The trending page on Freetube does show random (well, not “random”, but rather what’s hot right now) videos. It’s when I view any video that I see the super specific and unrelated recommendations.
EDIT: By recommendations, I mean the ones on the side while you’re viewing a video, not the ones showing up on the main page.
I checked for DNS leaks. All servers show as the VPN provider’s. So unless Proton themselves are leaking the data, there is no DNS leak.
“The trending tab on freetube just shows the current trending videos on youtube regardless of what video you are watching.”
Yeah, I meant the recommendations on the side of a video you are currently watching. Sorry about the confusion.
“Unless you are talking about something incredibly niche and specific”
They do seem specific, to varying degrees. I’ll be watching a video from the trending page, and the recommendations will vary from “new video from a huge tech channel on a topic completely unrelated to the current video” down to “years-old video with less than 1m views from a relatively small youtuber (e.g. less than 50k subs) I follow on a niche video game series”. Such recommendations don’t show up on every video I watch, but the fact it happens at all is odd.
This could be it, in part at the very least. I noticed on my old PC that Proton connects me to servers in a few specific countries. My guess is that this is due to them providing the fastest connections (based on distance) compared to others. If that’s the case, it wouldn’t be a stretch that Proton chooses between a relatively small number of addresses each time.
“Google doesn’t need you to be logged in to see the same IP and app fingerprint picking the same videos to make a shadow profile of you”
Does that also apply to using a proxy to fetch the videos? My understanding of this docs page is that invidious acts as a proxy which theoretically should make YT unable to identify the Proton IP address. Do applications besides web browsers have elements which allow fingerprinting to a similar degree?

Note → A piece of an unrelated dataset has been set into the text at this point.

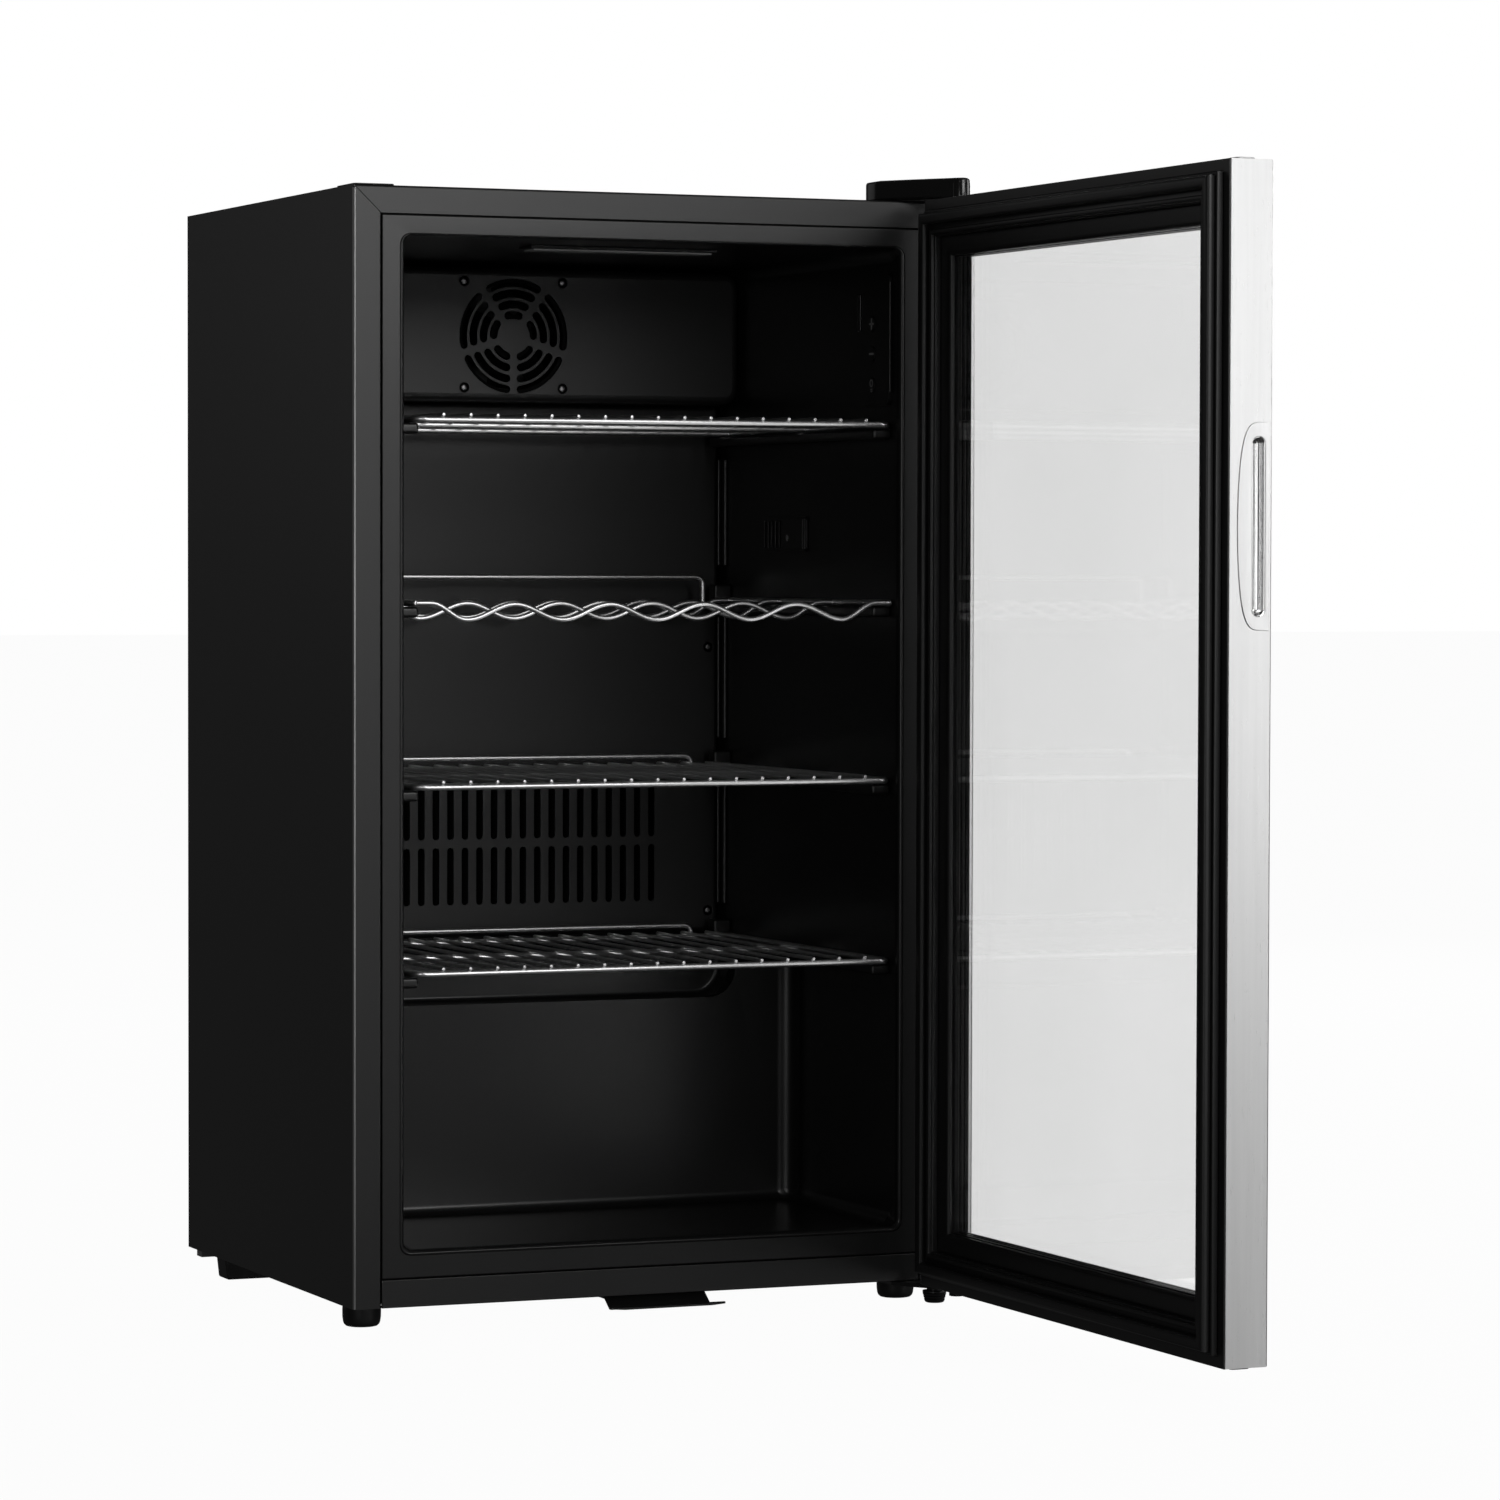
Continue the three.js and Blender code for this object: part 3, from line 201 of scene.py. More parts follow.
def object_from(name, bm, finish, place=CABINET, smooth=SMOOTH):
    """A mesh object from drawing coordinates, shaded smooth below the given edge angle."""
    bmesh.ops.transform(bm, matrix=place, verts=bm.verts)
    bmesh.ops.recalc_face_normals(bm, faces=bm.faces)
    mesh = bpy.data.meshes.new(name)
    bm.to_mesh(mesh)
    bm.free()
    return object_of_mesh(name, mesh, finish, smooth)


def object_of_mesh(name, mesh, finish, smooth=SMOOTH):
    mesh.shade_smooth()
    mesh.set_sharp_from_angle(angle=math.radians(smooth))
    mesh.materials.clear()
    mesh.materials.append(finish)
    return flatten(add_object(name, mesh))


def flatten(obj):
    """Keeps large faces flat where they meet a small rounded one."""
    mod = obj.modifiers.new("flatten", "WEIGHTED_NORMAL")
    mod.mode = "FACE_AREA"
    mod.weight = 100
    mod.keep_sharp = True
    return obj


def round_edges(obj, width, segments, angle=40.0):
    """Bevels the edges that turn by more than the given angle."""
    obj.modifiers.clear()
    mod = obj.modifiers.new("round_edges", "BEVEL")
    mod.width = width * MM
    mod.segments = segments
    mod.limit_method = "ANGLE"
    mod.angle_limit = math.radians(angle)
    mod.use_clamp_overlap = True
    return flatten(obj)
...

“Especially if that same IP is also on a bunch of sites with Google ads trackers to corroborate the data.”
Am I correct to believe that adblocking and fingerprinting-resisting features of a web browser limit but don’t completely prevent analytics trackers? After all, even Firefox (hardened), Librewolf, Brave and other browsers still have unique fingerprints as shown by sites like “AmIUnique” due to the numerous attributes a given browser can have. This is why TOR is the only browser recommended for true anonymity, which overlaps with privacy but isn’t quite the same. That’s also why you should never log into an account via TOR unless that account was made and is used exclusively through TOR. At least that’s my understanding.
I think this is it (IP) as well, and an overlap of those who use Proton having similar interests (well, enough to be Trending, who hasn’t watched MrBeast at least once?)
Conversely, had family over and their YT ads immediately started showing for my very specific hobbies, yet this being first time visiting.
I was thinking that. However how would that work in a multi occupancy residence? There could be fifteen people living there or six. All using the same IP address.
I doubt that the VPN is the source of the leak. OP says he is connected to a Proton VPN - and only his new PC is connected right now: those nodes have tens of thousands of clients attached at any given time. It would be virtually impossible for YouTube to discern (JUST from the VPN connection) what traffic belonged to which client. If OP had set up their own VPN server and routinely connected that way, and was the only user of that tunnel, then it would be easy. But being one of thousands connecting from the same VPN server wouldn’t reveal OPs identity. Either OP is being a little paranoid (after all, his clue that Google was tracking him was the recommended videos, not something specific to OP), or he accidentally leaked something that told YouTube who he was. I would bet a month’s salary that it had nothing to do with his “VPN Endpoint”.
It’s not quite a “browser”, though. It’s Freetube, a privacy focused front-end player. I believe it already runs in “private browsing” mode.
None whatsoever. Not even as a new user.
First I need to make a correction: Freetube uses Invidious, not Piped. At least I don’t recall the latter being mentioned on their site or in the settings. Do tell me if that makes a difference. Though I did use Piped and invidious through web browsers and the results were similar.
As for invidious via Freetube, I did use different instances, and the recommendations would still have a few specific, unrelated ones among them every few videos (it doesn’t happen on every video).
The recommendations range from expected to varying degrees of unrelated. Most of them are on the same topic(s) as the current video and possibly from a popular channel. On the other hand, a few of them will be unrelated to varying degrees. For example, a trending video on camping/survival and whatnot will have a recommendation for a huge tech channel I’m subscribed to on the old PC. Another recommendation could be for a (relatively) niche youtuber on a niche video game series.
With that said, a few users here brought up a good theory. It could be that YT’s systems/algorithms make guesses and predictions based on the Vee PN (auto-moderator gave me a warning not to mention those…) server IP and the topics typically watched by people conscious enough about privacy to use a Vee PN. Basically collaborative filtering. So there’s a good chance YT doesn’t actually know who is using Freetube/Invidious, but it’s rather the pool of users being relatively small, thus having overlapping interests.
So yeah, it could very well be coincidence.
How does it do that?
what do people track through now?
Don’t run Tor and a vpn at the same time
No. But I did use the TOR browser on the old PC without one and didn’t get any targeted recommendations. So at least TOR can achieve high degrees of anonymity even on google services.
Yeah, I bought the parts that way. Could the fingerprinting be so intrusive it can identify the serial numbers of things like the motherboard and CPU then link them to the method used to buy those parts?